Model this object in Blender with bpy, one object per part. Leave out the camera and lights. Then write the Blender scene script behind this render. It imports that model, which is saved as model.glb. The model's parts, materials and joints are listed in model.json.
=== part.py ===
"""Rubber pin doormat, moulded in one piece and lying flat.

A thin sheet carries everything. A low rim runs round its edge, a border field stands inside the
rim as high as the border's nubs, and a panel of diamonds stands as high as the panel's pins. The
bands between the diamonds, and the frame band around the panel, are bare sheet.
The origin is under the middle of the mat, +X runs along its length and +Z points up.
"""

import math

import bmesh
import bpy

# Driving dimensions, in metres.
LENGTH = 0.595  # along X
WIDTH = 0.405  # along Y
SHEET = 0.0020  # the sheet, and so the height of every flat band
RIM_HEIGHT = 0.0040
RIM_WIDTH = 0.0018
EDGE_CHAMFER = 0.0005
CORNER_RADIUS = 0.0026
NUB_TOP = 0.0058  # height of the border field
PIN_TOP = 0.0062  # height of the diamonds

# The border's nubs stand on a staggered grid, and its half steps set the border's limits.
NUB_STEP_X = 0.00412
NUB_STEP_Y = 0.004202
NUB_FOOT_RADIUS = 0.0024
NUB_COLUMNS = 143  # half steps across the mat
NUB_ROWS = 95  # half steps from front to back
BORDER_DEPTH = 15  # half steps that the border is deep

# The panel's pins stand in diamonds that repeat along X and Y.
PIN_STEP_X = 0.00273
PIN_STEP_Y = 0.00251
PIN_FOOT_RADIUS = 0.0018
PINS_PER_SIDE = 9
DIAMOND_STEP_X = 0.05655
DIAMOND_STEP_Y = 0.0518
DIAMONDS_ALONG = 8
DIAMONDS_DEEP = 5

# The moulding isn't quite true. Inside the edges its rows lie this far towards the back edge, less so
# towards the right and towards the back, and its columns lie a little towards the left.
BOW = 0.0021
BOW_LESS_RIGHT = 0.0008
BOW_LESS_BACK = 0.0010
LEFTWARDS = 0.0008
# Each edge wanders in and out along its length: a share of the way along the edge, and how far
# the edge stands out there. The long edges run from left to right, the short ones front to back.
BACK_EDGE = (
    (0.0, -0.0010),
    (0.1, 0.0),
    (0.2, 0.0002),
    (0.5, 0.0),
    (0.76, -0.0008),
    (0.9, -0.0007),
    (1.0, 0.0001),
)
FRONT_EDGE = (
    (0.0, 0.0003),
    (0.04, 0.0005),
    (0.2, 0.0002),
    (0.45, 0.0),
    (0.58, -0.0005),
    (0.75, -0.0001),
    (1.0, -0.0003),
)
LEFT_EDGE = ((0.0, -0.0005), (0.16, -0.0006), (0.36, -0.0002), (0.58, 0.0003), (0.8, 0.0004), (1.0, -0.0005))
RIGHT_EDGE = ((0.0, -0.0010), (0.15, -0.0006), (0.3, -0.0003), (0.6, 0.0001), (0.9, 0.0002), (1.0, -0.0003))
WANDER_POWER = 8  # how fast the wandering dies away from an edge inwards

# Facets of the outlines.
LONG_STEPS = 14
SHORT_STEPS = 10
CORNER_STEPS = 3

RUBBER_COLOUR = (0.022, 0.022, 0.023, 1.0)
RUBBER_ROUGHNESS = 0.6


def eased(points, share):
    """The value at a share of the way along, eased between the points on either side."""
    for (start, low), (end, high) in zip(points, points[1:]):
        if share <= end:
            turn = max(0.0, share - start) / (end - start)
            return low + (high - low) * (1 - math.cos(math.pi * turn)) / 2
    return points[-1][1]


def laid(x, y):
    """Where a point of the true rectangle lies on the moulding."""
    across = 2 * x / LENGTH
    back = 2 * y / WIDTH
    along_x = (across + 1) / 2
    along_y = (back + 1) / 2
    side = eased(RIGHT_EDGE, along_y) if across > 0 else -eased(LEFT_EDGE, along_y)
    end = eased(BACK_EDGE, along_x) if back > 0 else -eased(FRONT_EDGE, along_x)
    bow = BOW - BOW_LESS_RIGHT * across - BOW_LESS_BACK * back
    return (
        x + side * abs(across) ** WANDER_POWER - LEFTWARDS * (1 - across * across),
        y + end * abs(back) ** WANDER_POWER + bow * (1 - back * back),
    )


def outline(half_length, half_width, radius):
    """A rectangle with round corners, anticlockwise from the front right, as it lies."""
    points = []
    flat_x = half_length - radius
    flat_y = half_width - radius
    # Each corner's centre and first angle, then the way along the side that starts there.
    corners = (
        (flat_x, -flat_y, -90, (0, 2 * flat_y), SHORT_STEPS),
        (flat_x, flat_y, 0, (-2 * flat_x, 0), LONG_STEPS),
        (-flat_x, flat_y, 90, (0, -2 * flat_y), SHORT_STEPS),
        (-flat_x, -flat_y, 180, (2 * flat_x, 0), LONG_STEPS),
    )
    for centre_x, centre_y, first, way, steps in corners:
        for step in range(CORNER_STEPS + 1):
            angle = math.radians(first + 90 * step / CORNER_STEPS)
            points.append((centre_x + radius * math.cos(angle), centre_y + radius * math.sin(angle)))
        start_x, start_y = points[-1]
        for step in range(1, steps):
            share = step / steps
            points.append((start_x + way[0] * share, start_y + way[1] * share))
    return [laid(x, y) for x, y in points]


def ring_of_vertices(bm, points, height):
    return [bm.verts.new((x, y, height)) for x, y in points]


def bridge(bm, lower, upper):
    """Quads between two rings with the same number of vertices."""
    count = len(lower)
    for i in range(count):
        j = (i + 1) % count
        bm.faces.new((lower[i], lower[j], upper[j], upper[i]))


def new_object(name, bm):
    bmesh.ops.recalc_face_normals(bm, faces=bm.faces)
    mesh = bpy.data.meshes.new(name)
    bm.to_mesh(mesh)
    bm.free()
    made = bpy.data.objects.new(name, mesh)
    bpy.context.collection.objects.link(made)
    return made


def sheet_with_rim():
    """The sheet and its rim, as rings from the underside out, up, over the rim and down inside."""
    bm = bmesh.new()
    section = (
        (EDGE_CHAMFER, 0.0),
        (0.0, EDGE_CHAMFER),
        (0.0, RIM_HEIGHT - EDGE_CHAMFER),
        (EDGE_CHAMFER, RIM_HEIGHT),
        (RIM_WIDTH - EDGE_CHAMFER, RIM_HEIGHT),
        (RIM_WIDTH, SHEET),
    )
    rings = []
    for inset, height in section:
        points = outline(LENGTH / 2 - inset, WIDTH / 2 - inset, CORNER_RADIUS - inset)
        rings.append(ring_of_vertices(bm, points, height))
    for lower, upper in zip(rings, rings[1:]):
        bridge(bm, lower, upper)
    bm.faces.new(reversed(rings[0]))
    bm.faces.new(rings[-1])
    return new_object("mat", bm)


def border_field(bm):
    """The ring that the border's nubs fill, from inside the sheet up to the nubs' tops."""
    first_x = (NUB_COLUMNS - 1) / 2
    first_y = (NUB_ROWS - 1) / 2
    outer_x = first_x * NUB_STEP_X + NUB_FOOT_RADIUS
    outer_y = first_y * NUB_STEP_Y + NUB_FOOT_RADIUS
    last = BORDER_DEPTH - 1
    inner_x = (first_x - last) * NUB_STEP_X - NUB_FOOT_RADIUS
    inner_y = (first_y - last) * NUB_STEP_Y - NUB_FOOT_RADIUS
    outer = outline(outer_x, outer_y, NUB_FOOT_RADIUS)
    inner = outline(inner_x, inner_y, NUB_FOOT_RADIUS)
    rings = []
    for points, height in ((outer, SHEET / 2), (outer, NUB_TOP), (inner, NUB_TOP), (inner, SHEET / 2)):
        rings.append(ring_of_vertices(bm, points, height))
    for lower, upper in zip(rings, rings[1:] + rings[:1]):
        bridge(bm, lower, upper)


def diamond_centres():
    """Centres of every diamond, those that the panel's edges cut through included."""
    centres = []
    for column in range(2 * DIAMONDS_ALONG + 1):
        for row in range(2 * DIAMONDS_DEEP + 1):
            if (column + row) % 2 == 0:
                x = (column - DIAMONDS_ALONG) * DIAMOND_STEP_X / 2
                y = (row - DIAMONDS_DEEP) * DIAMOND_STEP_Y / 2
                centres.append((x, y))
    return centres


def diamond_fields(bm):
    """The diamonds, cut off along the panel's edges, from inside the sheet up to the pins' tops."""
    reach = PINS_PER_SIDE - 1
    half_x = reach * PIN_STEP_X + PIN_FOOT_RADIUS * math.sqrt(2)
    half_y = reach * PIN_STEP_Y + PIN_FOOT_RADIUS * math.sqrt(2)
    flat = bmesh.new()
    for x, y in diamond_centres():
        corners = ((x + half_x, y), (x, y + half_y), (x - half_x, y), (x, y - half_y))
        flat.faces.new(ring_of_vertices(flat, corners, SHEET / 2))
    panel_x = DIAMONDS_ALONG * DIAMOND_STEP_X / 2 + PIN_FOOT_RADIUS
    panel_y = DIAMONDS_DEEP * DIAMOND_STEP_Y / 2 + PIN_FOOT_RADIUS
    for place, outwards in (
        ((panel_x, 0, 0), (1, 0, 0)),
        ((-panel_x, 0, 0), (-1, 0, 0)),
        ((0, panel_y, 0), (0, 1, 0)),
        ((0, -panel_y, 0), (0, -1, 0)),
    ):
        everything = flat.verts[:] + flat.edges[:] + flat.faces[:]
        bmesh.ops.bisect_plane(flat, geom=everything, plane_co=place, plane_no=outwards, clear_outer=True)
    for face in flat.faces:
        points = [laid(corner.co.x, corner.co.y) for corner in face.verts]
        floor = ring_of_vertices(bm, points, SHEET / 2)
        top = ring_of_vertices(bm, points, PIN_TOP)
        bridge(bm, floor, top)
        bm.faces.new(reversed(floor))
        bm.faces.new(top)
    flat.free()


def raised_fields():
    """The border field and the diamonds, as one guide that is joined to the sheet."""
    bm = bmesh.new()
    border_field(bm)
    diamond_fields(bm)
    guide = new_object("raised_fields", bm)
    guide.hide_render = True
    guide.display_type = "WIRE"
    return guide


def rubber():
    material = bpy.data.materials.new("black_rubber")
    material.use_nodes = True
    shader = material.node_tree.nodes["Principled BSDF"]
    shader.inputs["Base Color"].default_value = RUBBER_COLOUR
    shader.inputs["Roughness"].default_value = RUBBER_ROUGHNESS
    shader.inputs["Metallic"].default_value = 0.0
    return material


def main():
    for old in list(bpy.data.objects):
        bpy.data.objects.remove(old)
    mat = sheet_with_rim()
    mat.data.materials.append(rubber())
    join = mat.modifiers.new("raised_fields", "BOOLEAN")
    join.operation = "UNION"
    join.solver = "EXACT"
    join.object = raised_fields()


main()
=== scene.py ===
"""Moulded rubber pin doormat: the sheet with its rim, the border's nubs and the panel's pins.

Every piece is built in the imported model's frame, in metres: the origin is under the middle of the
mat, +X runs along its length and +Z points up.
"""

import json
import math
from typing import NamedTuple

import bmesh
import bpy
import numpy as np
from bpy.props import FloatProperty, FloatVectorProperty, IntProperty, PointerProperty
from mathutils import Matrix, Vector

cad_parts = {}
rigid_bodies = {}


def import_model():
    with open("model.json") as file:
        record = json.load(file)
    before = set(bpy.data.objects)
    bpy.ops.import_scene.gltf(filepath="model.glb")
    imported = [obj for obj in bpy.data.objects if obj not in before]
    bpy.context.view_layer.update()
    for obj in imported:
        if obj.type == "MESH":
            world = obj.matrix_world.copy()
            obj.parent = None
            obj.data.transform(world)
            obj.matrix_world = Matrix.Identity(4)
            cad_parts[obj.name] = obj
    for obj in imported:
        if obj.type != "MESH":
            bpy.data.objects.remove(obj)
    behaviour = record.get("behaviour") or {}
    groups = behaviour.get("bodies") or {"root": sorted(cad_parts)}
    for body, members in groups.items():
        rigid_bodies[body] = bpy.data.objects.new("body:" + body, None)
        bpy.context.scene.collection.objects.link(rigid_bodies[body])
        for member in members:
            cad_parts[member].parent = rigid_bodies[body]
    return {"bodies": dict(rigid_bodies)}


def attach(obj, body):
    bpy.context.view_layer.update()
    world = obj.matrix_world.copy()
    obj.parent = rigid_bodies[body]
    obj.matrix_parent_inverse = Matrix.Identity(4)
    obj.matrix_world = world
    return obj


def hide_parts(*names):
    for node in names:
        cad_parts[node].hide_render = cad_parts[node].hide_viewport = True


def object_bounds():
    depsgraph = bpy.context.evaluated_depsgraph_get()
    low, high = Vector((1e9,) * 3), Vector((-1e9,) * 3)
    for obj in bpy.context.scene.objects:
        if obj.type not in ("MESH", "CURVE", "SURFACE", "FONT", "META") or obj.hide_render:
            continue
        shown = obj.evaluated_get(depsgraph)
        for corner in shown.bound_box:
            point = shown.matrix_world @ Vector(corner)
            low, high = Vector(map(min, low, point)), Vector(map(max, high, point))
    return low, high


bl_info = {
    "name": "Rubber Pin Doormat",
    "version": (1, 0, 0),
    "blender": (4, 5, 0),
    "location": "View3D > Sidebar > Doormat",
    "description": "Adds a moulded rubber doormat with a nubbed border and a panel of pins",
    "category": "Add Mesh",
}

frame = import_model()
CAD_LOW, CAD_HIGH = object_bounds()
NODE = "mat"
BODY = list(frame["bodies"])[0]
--
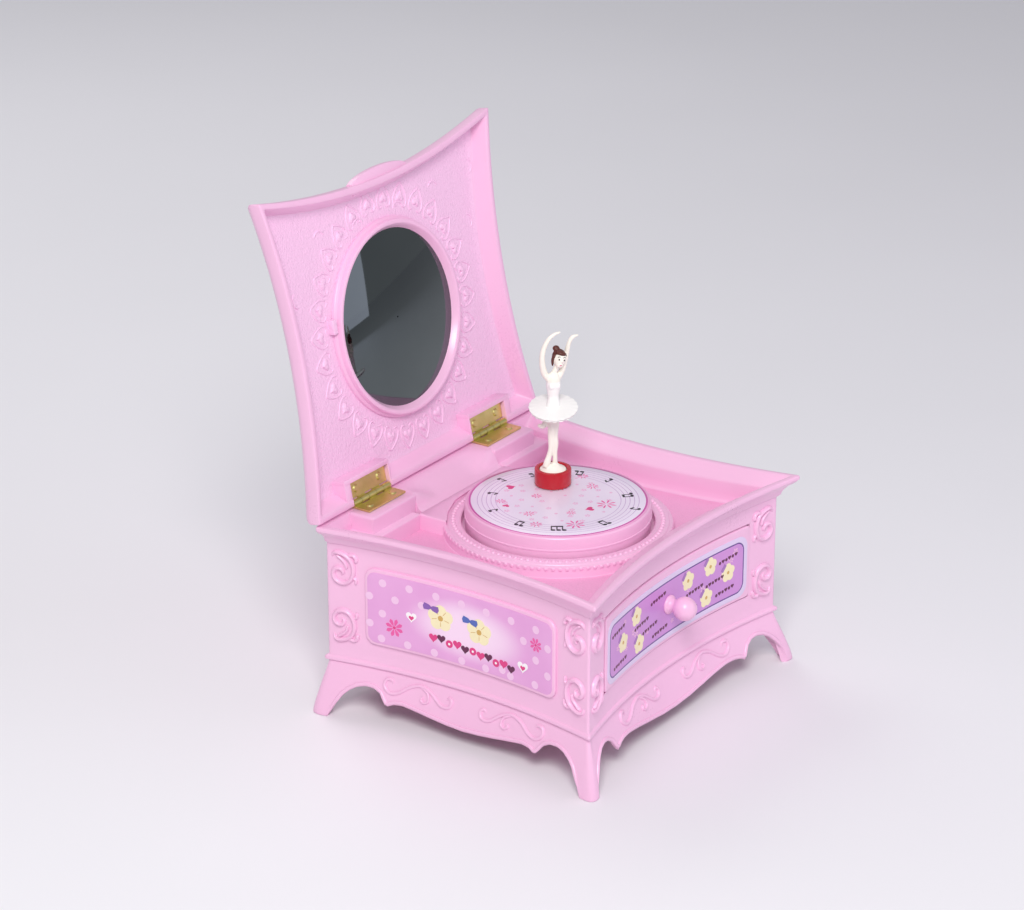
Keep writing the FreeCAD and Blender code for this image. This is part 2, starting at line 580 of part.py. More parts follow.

WRITTEN TASK. As listed above, the lines from the line with "return material" to the line with "bpy.data.objects.remove(obj)" are to be echoed exactly, with both ends included and nothing added.

IN RESPONSE.
    return material


def main():
    for old in list(bpy.data.objects):
        bpy.data.objects.remove(old)
    mat = sheet_with_rim()
    mat.data.materials.append(rubber())
    join = mat.modifiers.new("raised_fields", "BOOLEAN")
    join.operation = "UNION"
    join.solver = "EXACT"
    join.object = raised_fields()


main()
=== scene.py ===
"""Moulded rubber pin doormat: the sheet with its rim, the border's nubs and the panel's pins.

Every piece is built in the imported model's frame, in metres: the origin is under the middle of the
mat, +X runs along its length and +Z points up.
"""

import json
import math
from typing import NamedTuple

import bmesh
import bpy
import numpy as np
from bpy.props import FloatProperty, FloatVectorProperty, IntProperty, PointerProperty
from mathutils import Matrix, Vector

cad_parts = {}
rigid_bodies = {}


def import_model():
    with open("model.json") as file:
        record = json.load(file)
    before = set(bpy.data.objects)
    bpy.ops.import_scene.gltf(filepath="model.glb")
    imported = [obj for obj in bpy.data.objects if obj not in before]
    bpy.context.view_layer.update()
    for obj in imported:
        if obj.type == "MESH":
            world = obj.matrix_world.copy()
            obj.parent = None
            obj.data.transform(world)
            obj.matrix_world = Matrix.Identity(4)
            cad_parts[obj.name] = obj
    for obj in imported:
        if obj.type != "MESH":
            bpy.data.objects.remove(obj)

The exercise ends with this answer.